I shall now bring these numerous instances to a close with a quotation from Belt, which reveals in a most unequivocal manner astonishing powers of observation and reason in the leaf-cutting ants of South America, the general habits of which we have already considered:
A nest was made near one of our tramways, and to get to the trees the ants had to cross the rails, over which the wagons were continually passing and repassing. Every time they came along a number of ants were crushed to death. They persevered in crossing for some time, but at last set to work and tunneled underneath each rail.

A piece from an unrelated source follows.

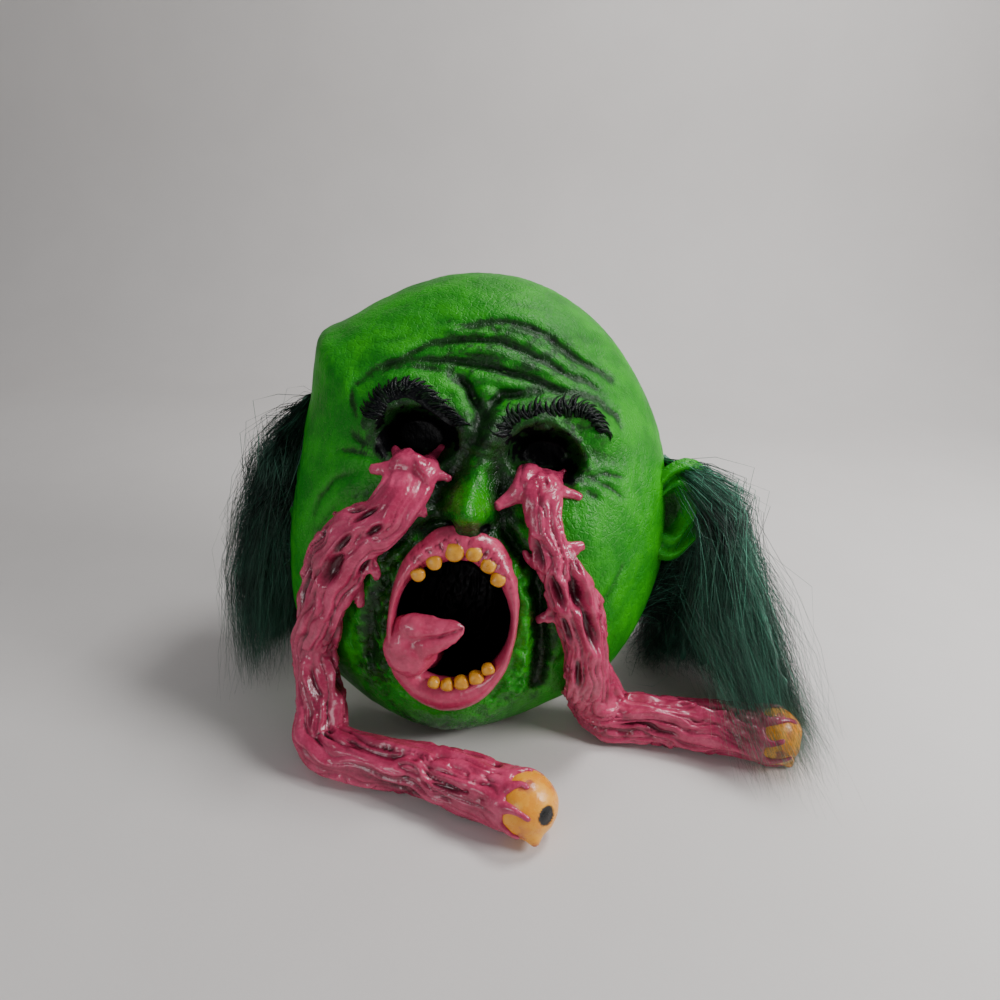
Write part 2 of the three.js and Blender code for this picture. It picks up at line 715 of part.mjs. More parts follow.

One day, when the wagons were not running, I stopped up the tunnels with stones; but although great numbers carrying leaves were thus cut off from the nest, they would not cross the rails, but set to, work making fresh tunnels beneath them.
Such, then, are some of the more well-established facts regarding the intelligence of ants, and taken altogether they certainly seem to justify the remark of the most illustrious of naturalists, "The brain of an ant is one of the most marvelous atoms of matter in the world, perhaps more so than the brain of a man."—Nineteenth Century.